▶ EXERCISE OBJECTIVE
Print each line from the start of the records below up through the line where "v in head_origin])" is found, exactly as given.

-- START OF INPUT FOR THIS TASK --

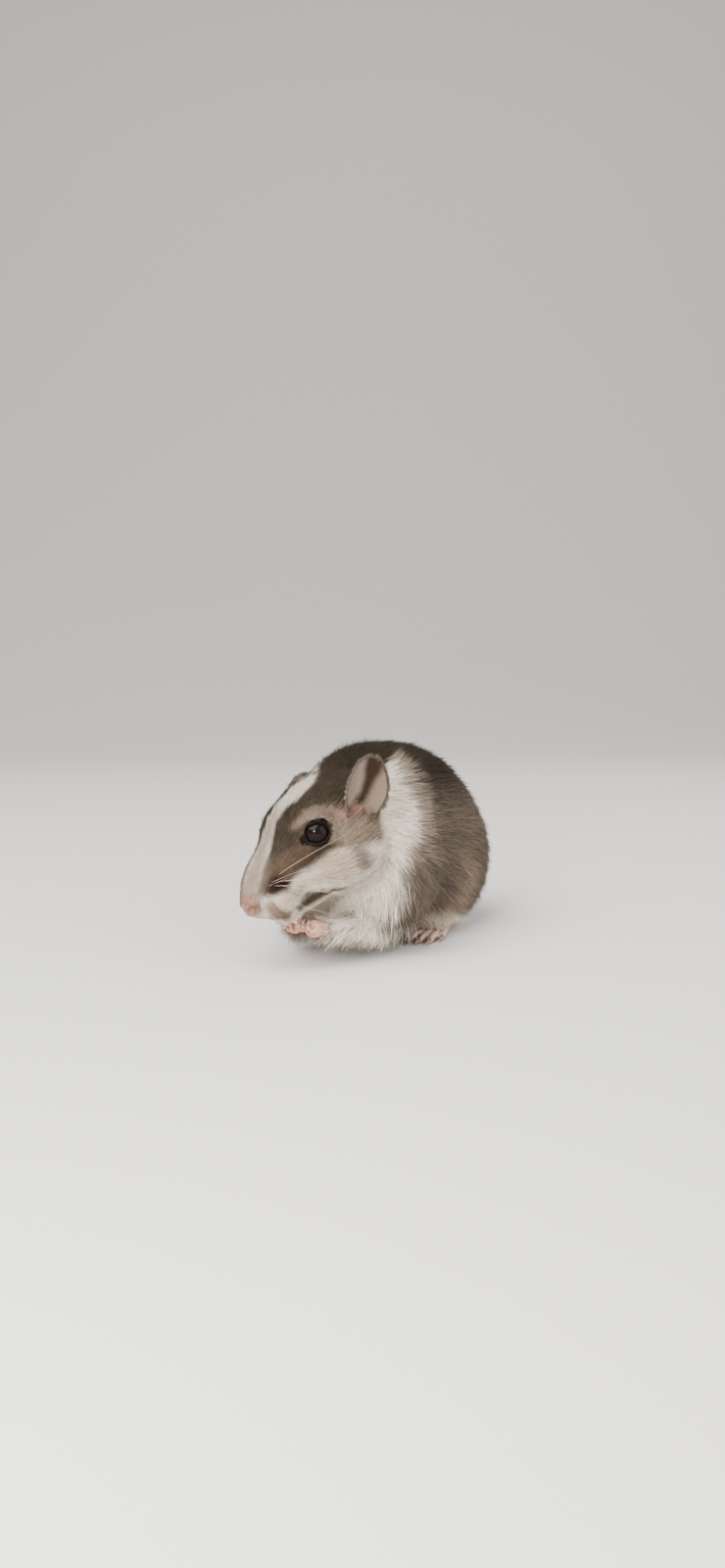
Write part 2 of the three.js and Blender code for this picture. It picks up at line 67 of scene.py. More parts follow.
def middle(node):
    low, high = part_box(node)
    return (low + high) / 2


def spin(degrees, axis):
    return Matrix.Rotation(math.radians(degrees), 3, axis)


head_axes = spin(-HEAD_TURN, "Z") @ spin(HEAD_PITCH, "X") @ spin(-HEAD_ROLL, "Y")
between_eyes = (middle("eye_left") + middle("eye_right")) / 2
head_origin = between_eyes - head_axes @ Vector((0, EYE_AT.y, EYE_AT.z)) * MM
body_origin = head_origin - HEAD_AT * MM
HEAD_ROWS = np.array(head_axes)


def on_head(x, y, z):
    return head_origin + head_axes @ (Vector((x, y, z)) * MM)


def on_body(x, y, z):
    return body_origin + Vector((x, y, z)) * MM


def to_head(points):
    return (points - np.array(head_origin)) @ HEAD_ROWS / MM


def to_body(points):
    return (points - np.array(body_origin)) / MM


print("head at", [round(v / MM, 2) for v in head_origin])

# %% [markdown]
# ## The camera
# The photograph was taken from close by, a little above the animal's head, so a wide lens near the
# animal gives the same perspective. The camera is placed from the head: so far ahead, so far aside.

# %% Camera
CAMERA_AZIMUTH = 18
CAMERA_TILT = 5.07
CAMERA_AWAY = 225
CAMERA_ASIDE = 14
CAMERA_HEIGHT = 58.3
CAMERA_LENS = 25.36

bpy.ops.object.camera_add()
camera = bpy.context.object
aside = spin(CAMERA_AZIMUTH, "Z") @ Vector((1, 0, 0))
away = spin(CAMERA_AZIMUTH, "Z") @ Vector((0, 1, 0))
camera.location = head_origin + (aside * CAMERA_ASIDE - away * CAMERA_AWAY) * MM
camera.location.z = CAMERA_HEIGHT * MM
camera.rotation_euler = (math.radians(90 - CAMERA_TILT), 0, math.radians(CAMERA_AZIMUTH))
camera.data.lens = CAMERA_LENS
camera.data.sensor_width = 36
camera.data.clip_start = 0.01
bpy.context.scene.camera = camera

# %% [markdown]
# ## The skin
# One way to a seamless skin is to sculpt it, another is to melt the solids together. Each solid is
# swollen until it bridges the thin cuts between neighbours, the whole is rebuilt as one even net, and
# the net is then let down by what it was swollen and by the depth of the coat at each place.

# %% Copies of the flesh, and a tail's core
SWELL = {"hand": 0.14, "hind_foot": 0.16, "ear": 0.12}
SWELL_ELSEWHERE = 0.26
TAIL_STATIONS = [
    (0, 24, 13, 5), (-0.3, 28.6, 9.2, 3.7), (-0.7, 32, 6.8, 3.1), (-1, 36, 5.1, 2.7),
    (-6, 52, 2.5, 2.1), (-15, 74, 2.15, 1.8), (-21, 95, 1.9, 1.55), (-20.5, 113, 1.7, 1.3),
    (-17.5, 128, 1.55, 0.8),
]
SAME_PLACE = 1e-6
FLESH = [name for name in nodes if not name.startswith(("eye_", "tail_"))]


def pick(*pieces):
    bpy.ops.object.select_all(action="DESELECT")
    for piece in pieces:
        piece.select_set(True)
    bpy.context.view_layer.objects.active = pieces[0]
    return pieces[0]


def apply_modifier(piece, kind, **settings):
    pick(piece)
    bpy.ops.object.modifier_add(type=kind)
    modifier = piece.modifiers[-1]
    for name, value in settings.items():
        setattr(modifier, name, value)
    bpy.ops.object.modifier_apply(modifier=modifier.name)


def edit_whole(piece, step, **settings):
    pick(piece)
    bpy.ops.object.mode_set(mode="EDIT")
    bpy.ops.mesh.select_all(action="SELECT")
    step(**settings)
    bpy.ops.object.mode_set(mode="OBJECT")


def swell_of(name):
    return next((value for start, value in SWELL.items() if name.startswith(start)), SWELL_ELSEWHERE)


def flesh_copy(name):
    piece = nodes[name].copy()
    piece.data = nodes[name].data.copy()
    piece.parent = None
    for key in list(piece.keys()):
        del piece[key]
    bpy.context.scene.collection.objects.link(piece)
    edit_whole(piece, bpy.ops.mesh.remove_doubles, threshold=SAME_PLACE)
    apply_modifier(piece, "DISPLACE", strength=swell_of(name) * MM, mid_level=0)
    return piece


def tapering_tube(name, stations):
    """A closed tube through (x, y, z, radius) stations in millimetres of the body."""
    bpy.ops.curve.primitive_nurbs_path_add()
    tube = bpy.context.object
    tube.name = name
    tube.data.splines.clear()
    spline = tube.data.splines.new("NURBS")
    spline.points.add(len(stations) - 1)
    for point, (x, y, z, radius) in zip(spline.points, stations):
        point.co = (*on_body(x, y, z), 1)
        point.radius = radius
    spline.order_u = 4
    spline.use_endpoint_u = True
    spline.resolution_u = 6
    tube.data.dimensions = "3D"
    tube.data.bevel_depth = MM
    tube.data.bevel_resolution = 3
    tube.data.use_fill_caps = True
    pick(tube)
    bpy.ops.object.convert(target="MESH")
    return tube


copies = [flesh_copy(name) for name in FLESH]
swollen_tail = [(x, y, z, radius + SWELL_ELSEWHERE) for x, y, z, radius in TAIL_STATIONS]
copies.append(tapering_tube("tail_core", swollen_tail))

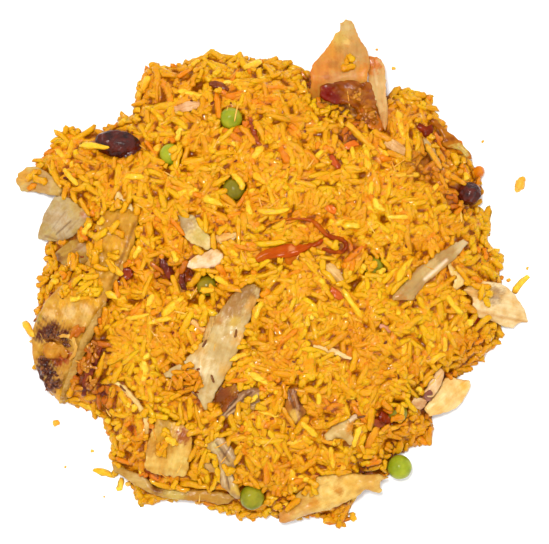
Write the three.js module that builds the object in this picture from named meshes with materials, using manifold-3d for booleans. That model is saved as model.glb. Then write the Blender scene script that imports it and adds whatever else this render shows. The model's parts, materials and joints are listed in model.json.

-- END OF INPUT FOR THIS TASK --

▶ RESPONSE FOR THIS EXERCISE
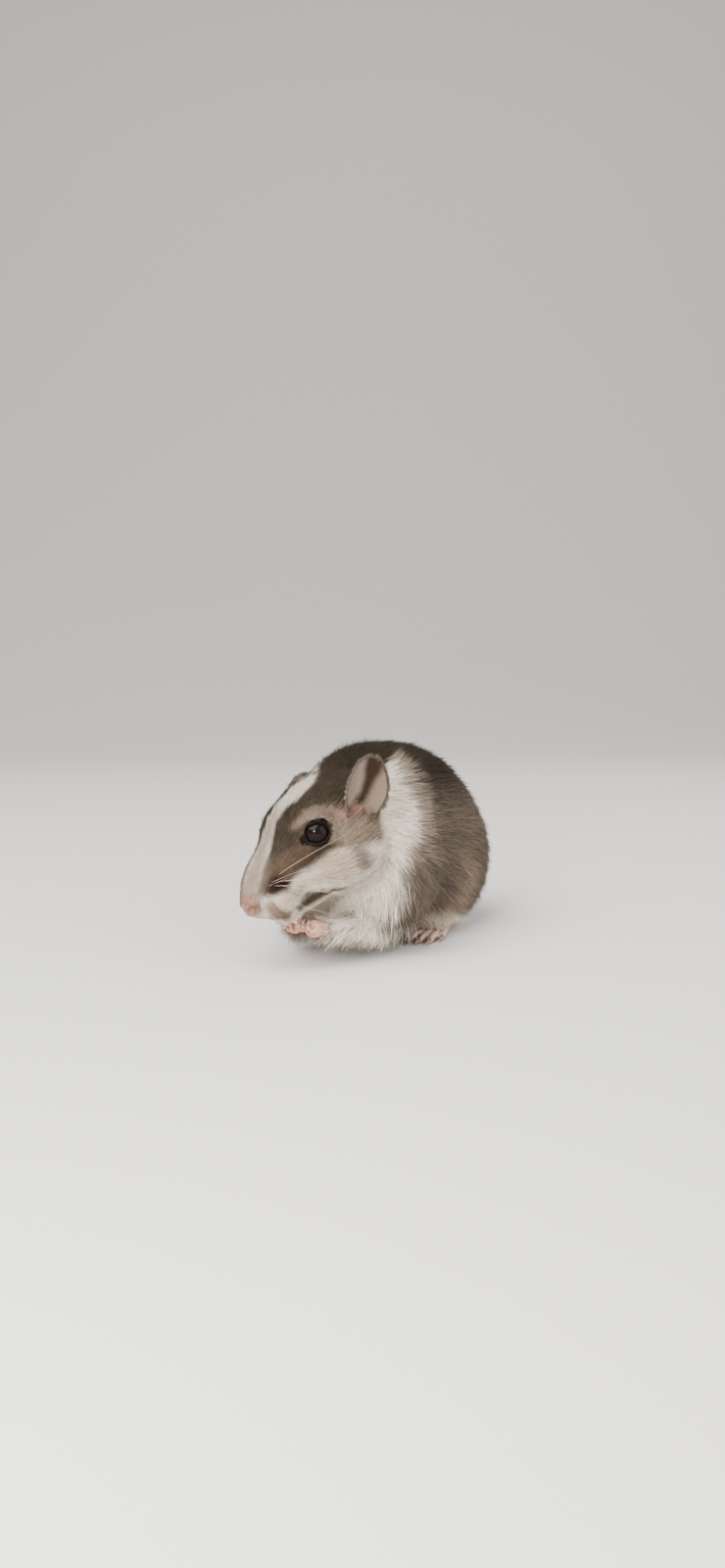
Write part 2 of the three.js and Blender code for this picture. It picks up at line 67 of scene.py. More parts follow.
def middle(node):
    low, high = part_box(node)
    return (low + high) / 2


def spin(degrees, axis):
    return Matrix.Rotation(math.radians(degrees), 3, axis)


head_axes = spin(-HEAD_TURN, "Z") @ spin(HEAD_PITCH, "X") @ spin(-HEAD_ROLL, "Y")
between_eyes = (middle("eye_left") + middle("eye_right")) / 2
head_origin = between_eyes - head_axes @ Vector((0, EYE_AT.y, EYE_AT.z)) * MM
body_origin = head_origin - HEAD_AT * MM
HEAD_ROWS = np.array(head_axes)


def on_head(x, y, z):
    return head_origin + head_axes @ (Vector((x, y, z)) * MM)


def on_body(x, y, z):
    return body_origin + Vector((x, y, z)) * MM


def to_head(points):
    return (points - np.array(head_origin)) @ HEAD_ROWS / MM


def to_body(points):
    return (points - np.array(body_origin)) / MM


print("head at", [round(v / MM, 2) for v in head_origin])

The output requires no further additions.